Requirement: Emit the entire listing verbatim.

Data segment:
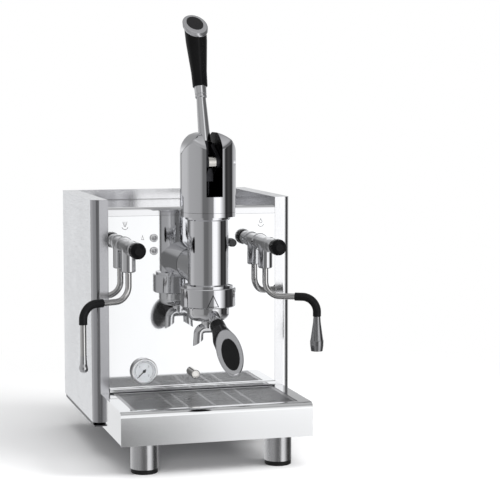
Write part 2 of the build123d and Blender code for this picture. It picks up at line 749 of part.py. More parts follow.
with BuildPart() as lever_ferrule:
    bore = tang_radius + pivot_running
    turn(lever_frame, [(bore, ferrule_start), (ferrule_radius - 0.8, ferrule_start),
                       (ferrule_radius, ferrule_start + 0.8), (ferrule_radius, ferrule_start + 4.0),
                       (ferrule_radius - 0.7, ferrule_start + 4.6),
                       (ferrule_radius - 0.7, ferrule_start + 5.4),
                       (ferrule_radius, ferrule_start + 6.0), (ferrule_radius + 0.5, grip_start),
                       (bore, grip_start)])
keep(lever_ferrule, "lever_ferrule")


def handle(frame, start, grip_length, cut, prefix):
    """A tapered grip with an oblique chrome cap and a bare oval badge set in the cap."""
    tilt = radians(cut)
    seam = along(frame, start + grip_length)
    face = along(frame, start + grip_length + cap_height)
    normal = frame.z_dir * cos(tilt) - frame.y_dir * sin(tilt)
    seam_plane = Plane(origin=seam, x_dir=frame.x_dir, z_dir=normal)
    face_plane = Plane(origin=face, x_dir=frame.x_dir, z_dir=normal)
    overshoot = start + grip_length + cap_height + 2 * cap_radius * tan(tilt)
    with BuildPart() as grip:
        shoulder = start + grip_length - grip_end_radius * tan(tilt)
        turn(frame, [(0, start), (grip_foot_radius - 1.0, start), (grip_foot_radius, start + 1.0),
                     (grip_foot_radius + 0.7, start + 0.25 * grip_length),
                     (grip_end_radius - 0.6, shoulder),
                     (grip_end_radius, start + grip_length), (grip_end_radius, overshoot),
                     (0, overshoot)])
        split(bisect_by=seam_plane, keep=Keep.BOTTOM)
        turn(frame, [(0, start), (tang_radius + 0.1, start),
                     (tang_radius + 0.1, start + tang_length + gap),
                     (0, start + tang_length + gap)], Mode.SUBTRACT)
    keep(grip, prefix + "_grip")
    with BuildPart() as cap:
        turn(frame, [(0, start), (cap_radius, start), (cap_radius, overshoot), (0, overshoot)])
        split(bisect_by=seam_plane, keep=Keep.TOP)
        split(bisect_by=face_plane, keep=Keep.BOTTOM)
        fillet(cap.edges(), radius=cap_edge)
        with BuildSketch(face_plane):
            Ellipse(badge_radius, badge_radius / cos(tilt))
        extrude(amount=-badge_recess, mode=Mode.SUBTRACT)
    keep(cap, prefix + "_cap")
    with BuildPart() as badge:
        with BuildSketch(face_plane.offset(-badge_recess)):
            Ellipse(badge_radius - gap, (badge_radius - gap) / cos(tilt))
        extrude(amount=badge_thickness)
    keep(badge, prefix + "_badge")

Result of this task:
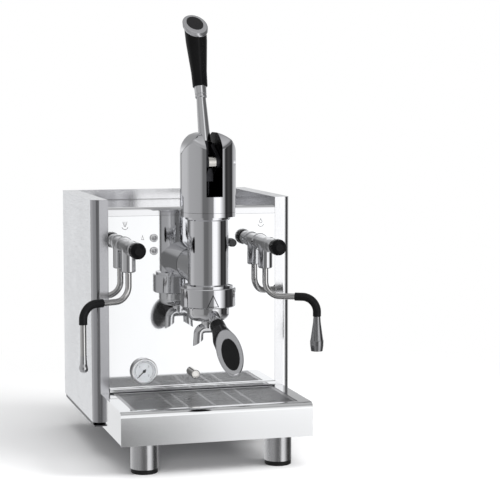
Write part 2 of the build123d and Blender code for this picture. It picks up at line 749 of part.py. More parts follow.
with BuildPart() as lever_ferrule:
    bore = tang_radius + pivot_running
    turn(lever_frame, [(bore, ferrule_start), (ferrule_radius - 0.8, ferrule_start),
                       (ferrule_radius, ferrule_start + 0.8), (ferrule_radius, ferrule_start + 4.0),
                       (ferrule_radius - 0.7, ferrule_start + 4.6),
                       (ferrule_radius - 0.7, ferrule_start + 5.4),
                       (ferrule_radius, ferrule_start + 6.0), (ferrule_radius + 0.5, grip_start),
                       (bore, grip_start)])
keep(lever_ferrule, "lever_ferrule")


def handle(frame, start, grip_length, cut, prefix):
    """A tapered grip with an oblique chrome cap and a bare oval badge set in the cap."""
    tilt = radians(cut)
    seam = along(frame, start + grip_length)
    face = along(frame, start + grip_length + cap_height)
    normal = frame.z_dir * cos(tilt) - frame.y_dir * sin(tilt)
    seam_plane = Plane(origin=seam, x_dir=frame.x_dir, z_dir=normal)
    face_plane = Plane(origin=face, x_dir=frame.x_dir, z_dir=normal)
    overshoot = start + grip_length + cap_height + 2 * cap_radius * tan(tilt)
    with BuildPart() as grip:
        shoulder = start + grip_length - grip_end_radius * tan(tilt)
        turn(frame, [(0, start), (grip_foot_radius - 1.0, start), (grip_foot_radius, start + 1.0),
                     (grip_foot_radius + 0.7, start + 0.25 * grip_length),
                     (grip_end_radius - 0.6, shoulder),
                     (grip_end_radius, start + grip_length), (grip_end_radius, overshoot),
                     (0, overshoot)])
        split(bisect_by=seam_plane, keep=Keep.BOTTOM)
        turn(frame, [(0, start), (tang_radius + 0.1, start),
                     (tang_radius + 0.1, start + tang_length + gap),
                     (0, start + tang_length + gap)], Mode.SUBTRACT)
    keep(grip, prefix + "_grip")
    with BuildPart() as cap:
        turn(frame, [(0, start), (cap_radius, start), (cap_radius, overshoot), (0, overshoot)])
        split(bisect_by=seam_plane, keep=Keep.TOP)
        split(bisect_by=face_plane, keep=Keep.BOTTOM)
        fillet(cap.edges(), radius=cap_edge)
        with BuildSketch(face_plane):
            Ellipse(badge_radius, badge_radius / cos(tilt))
        extrude(amount=-badge_recess, mode=Mode.SUBTRACT)
    keep(cap, prefix + "_cap")
    with BuildPart() as badge:
        with BuildSketch(face_plane.offset(-badge_recess)):
            Ellipse(badge_radius - gap, (badge_radius - gap) / cos(tilt))
        extrude(amount=badge_thickness)
    keep(badge, prefix + "_badge")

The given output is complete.